There is a challenge of ensuring long-term investments into security, which large or medium-sized banks with good investment planning, could manage.

“For smaller banks or newly created banks, it will be a hassle, however,” he observed.

Parallels could be drawn between the start up scene in Indonesia, and startup scenes in other countries in Asia. Especially for startups in finance, Benedict saw them achieve “major breakthroughs” because some regulations do not apply to them.

For example, peer-to-peer lenders could be licensed by the regulator to provide P2P lending, but they are not bound by certain regulation to not use cloud technologies.

“Banks, on the other hand, are bound to keep data within their own premises. That’s the downside of our own regulations,” he said.

On the plus side, the local regulator has recently released a new regulation, the POJK 20, which allows banks and other financial institutions to use external data centres or cloud, with certain rules and approval.

Benedict sees this as opportunity to use cloud services like AWS, Azure, or even Oracle.

Common platform

Head of Information Security, Hilal John Lone, described startup Traveloka as having had the luxury of starting with cloud, and not having any on-premise infrastructure.

However, implementing compliance and regulatory mechanisms is a time-consuming process because of regulatory language that is ‘hazy’. Hilal commented, “Certain data protection standards were not fleshed out entirely; some were still in draft or in process of being adopted by industry.”

“We have massive transactions on our platform, so we have to catch up and define our own standards, sometimes. The challenge for the industry is to work with the government to bring out (these) standards for them to enforce, and for us to comply with,” Hilal rationalised.

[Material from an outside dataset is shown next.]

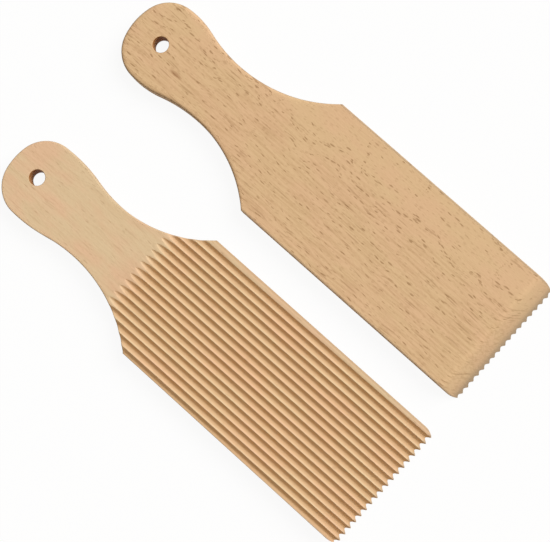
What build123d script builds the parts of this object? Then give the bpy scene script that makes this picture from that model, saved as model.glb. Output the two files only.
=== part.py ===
from build123d import *
import math
import os

# A pair of ridged pasta boards. Each is one piece of beech: a flat paddle with a round
# handle end, ganged flutes along one face of the blade, and a plain face behind.
# Stations are measured along a board from the tip of its handle.

# The plank
thickness = 9.0
blade_width = 62.0
arris_break = 0.5

# The handle: a rounded bulb, a waist, and two flares that end in the shoulders
bulb_station = 17.9
tip_radius = 29.0
bulb_corner_radius = 15.2
neck_width = 29.2
neck_station = 48.2
neck_radius = 66.9
steep_flare_radius = 60.4
slow_flare_radius = 65.9

# The hanging hole
hole_diameter = 7.0
hole_edge_break = 0.4

# The end of the blade: eased corners, and a bevel that leaves the flutes as teeth
corner_run = 5.0
corner_drop = 1.8
nose_blend_radius = 5.0
tip_land = 0.12

# The flutes, cut in one pass by a round-nosed gang
flute_count = 18
flute_pitch = 3.34
flute_land = 0.25
flute_depth = 1.15
flute_skew = 0.42
run_out_station = 79.9
gang_radius = 33.5

# What the hand left different on each board: its length, bulb and bevel, the drilled
# place, and the plain strip beside the flutes on the steep side
ribs_up_length = 212.3
ribs_up_bulb_width = 36.1
ribs_up_bevel_run = 16.5
ribs_up_hole_station = 13.4
ribs_up_hole_aside = 0.0
ribs_up_flute_margin = 2.4
plain_up_length = 209.9
plain_up_bulb_width = 38.1
plain_up_bevel_run = 7.4
plain_up_hole_station = 15.7
plain_up_hole_aside = 0.7
plain_up_flute_margin = 1.6

# How the pair lies on the table
gap_between_blades = 16.2
plain_up_set_back = 0.7

# How far every cutting shape runs past the wood
overrun = 2.0


def arc_about(centre, start, end):
    """The short arc from start to end round a centre."""
    middle = Vector(centre)
    spread = (Vector(start) - middle) + (Vector(end) - middle)
    reach = (Vector(start) - middle).length
    return ThreePointArc(start, middle + spread.normalized() * reach, end)


def toward(centre, through, reach):
    """The point at a given reach from a centre, on the line through another point."""
    step = (Vector(through) - Vector(centre)).normalized() * reach
    return Vector(centre) + step


def bulb_centres(bulb_width):
    """Centres and radius of the tangent arcs that round the handle's end."""
    bulb = bulb_width / 2
    run = neck_station - bulb_station
    drop = bulb - neck_width / 2
    turn = 2 * math.atan2(drop, run)
    side_radius = run / math.sin(turn) - neck_radius
    tip_centre = Vector(tip_radius, 0)
    side_centre = Vector(bulb_station, bulb - side_radius)
    from_tip = tip_radius - bulb_corner_radius
    from_side = side_radius - bulb_corner_radius
    apart = (side_centre - tip_centre).length
    along = (apart**2 + from_tip**2 - from_side**2) / (2 * apart)
    aside = math.sqrt(from_tip**2 - along**2)
    line = (side_centre - tip_centre).normalized()
    corner_centre = tip_centre + line * along + Vector(line.Y, -line.X) * aside
    return tip_centre, corner_centre, side_centre, side_radius


def flipped(point, side):
    return Vector(point.X, point.Y * side)


def draw_side(side, flare_radius, length, bulb_width):
    """One long edge of the paddle, from the handle's tip arc to the nose corner."""
    tip_centre, corner_centre, side_centre, side_radius = bulb_centres(bulb_width)
    neck = Vector(neck_station, neck_width / 2)
    neck_centre = neck + Vector(0, neck_radius)
    flare_centre = neck + Vector(0, flare_radius)
    rise = blade_width / 2 - neck_width / 2
    flare_run = math.sqrt(flare_radius**2 - (flare_radius - rise) ** 2)
    corner_radius = (corner_run**2 + corner_drop**2) / (2 * corner_drop)

    tip_end = toward(tip_centre, corner_centre, tip_radius)
    corner_end = toward(side_centre, corner_centre, side_radius)
    waist_start = toward(side_centre, neck_centre, side_radius)
    shoulder = neck + Vector(flare_run, rise)
    ease_start = Vector(length - corner_run, blade_width / 2)
    ease_centre = ease_start - Vector(0, corner_radius)
    nose = Vector(length, blade_width / 2 - corner_drop)

    def arc(centre, start, end):
        arc_about(flipped(centre, side), flipped(start, side), flipped(end, side))

    arc(corner_centre, tip_end, corner_end)
    arc(side_centre, corner_end, waist_start)
    arc(neck_centre, waist_start, neck)
    arc(flare_centre, neck, shoulder)
    Line(flipped(shoulder, side), flipped(ease_start, side))
    arc(ease_centre, ease_start, nose)
    return flipped(tip_end, side), flipped(nose, side)


def paddle_outline(length, bulb_width):
    with BuildSketch() as outline:
        with BuildLine():
            steep_tip, steep_nose = draw_side(1, steep_flare_radius, length, bulb_width)
            slow_tip, slow_nose = draw_side(-1, slow_flare_radius, length, bulb_width)
            ThreePointArc(slow_tip, (0, 0), steep_tip)
            Line(steep_nose, slow_nose)
        make_face()
    return outline.sketch


def side_profile(length, bevel_run):
    """The board seen from its side: flat faces, and the bevel under the blade's end."""
    heel = (length - bevel_run, 0)
    with BuildSketch(Plane.XZ) as profile:
        with BuildLine():
            Polyline(
                (-overrun, 0),
                heel,
                (length, thickness - tip_land),
                (length, thickness),
                (-overrun, thickness),
                close=True,
            )
        make_face()
        corner = profile.vertices().sort_by_distance(Plane.XZ.from_local_coords(heel))[0]
        fillet(corner, nose_blend_radius)
    return profile.sketch


def flute(across, length):
    """One pass of the round-nosed cutter: straight to the nose, rising at the handle end."""
    half_chord = (flute_pitch - flute_land) / 2
    nose_radius = (half_chord**2 + flute_depth**2) / (2 * flute_depth)
    centre_height = thickness - flute_depth + nose_radius
    rise_radius = gang_radius - nose_radius
    rise = math.acos(1 - (flute_depth + overrun) / rise_radius)
    floor_start = Vector(run_out_station, across, centre_height)
    lifted = floor_start + Vector(-math.sin(rise), 0, 1 - math.cos(rise)) * rise_radius
    with BuildPart() as cut:
        with BuildLine():
            far_end = Vector(length + overrun, across, centre_height)
            straight = Line(far_end, floor_start)
            TangentArc(floor_start, lifted, tangent=straight % 1)
        with BuildSketch(Plane(origin=far_end, z_dir=(-1, 0, 0))):
            Circle(nose_radius)
        sweep()
    return cut.part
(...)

Traveloka’s own data and privacy standards are modelled after Singapore’s as well as the European Union’s General Data Protection Regulation (GDPR). “We take these controls and implement them with customisations (so they are relevant),” Hilal explained.

This Indonesian travel solutions unicorn founded in 2012, finds itself naturally evolving into offering fintech services. While these services are still in early concept phase, it is working to comply with the local regulator, Financial Services Authority (OJK) and is mapping its standards to the strictest possible data regulatory requirements.

Hilal admitted that the biggest challenge is to come onto a common platform with the government for standards to be created, enforced and complied with.

Accountability

AIA Singapore’s Information Security, Antonius Ruslan shared, “When we outsource our operations to a cloud service provider, this falls under the scope of the Monetary Authority of Singapore (MAS) guidelines. The organisation must ensure that the proper governance, risk management and internal controls by the CSP, has been assessed.”

Before engaging the cloud service provider, these factors need to be aligned with the organisation’s own policies, and on top of that, the ultimate responsibility and accountability of the cloud, is still upon the organisation.

So, the organisation has to manage the CSP, and continuously assess risks against a risk management framework. There is also due diligence to be done with regards to identity access management, application security, disaster recovery, SLAs, data retention and more.

Antonius added, “We also have regulation not specific to cloud, like the personal data protection act, which governs collection, usage and disclosure of personal data. Regardless of on-premise or in the cloud, it is a crucial for the organisation to safeguard all data and protect them from unauthorised access.”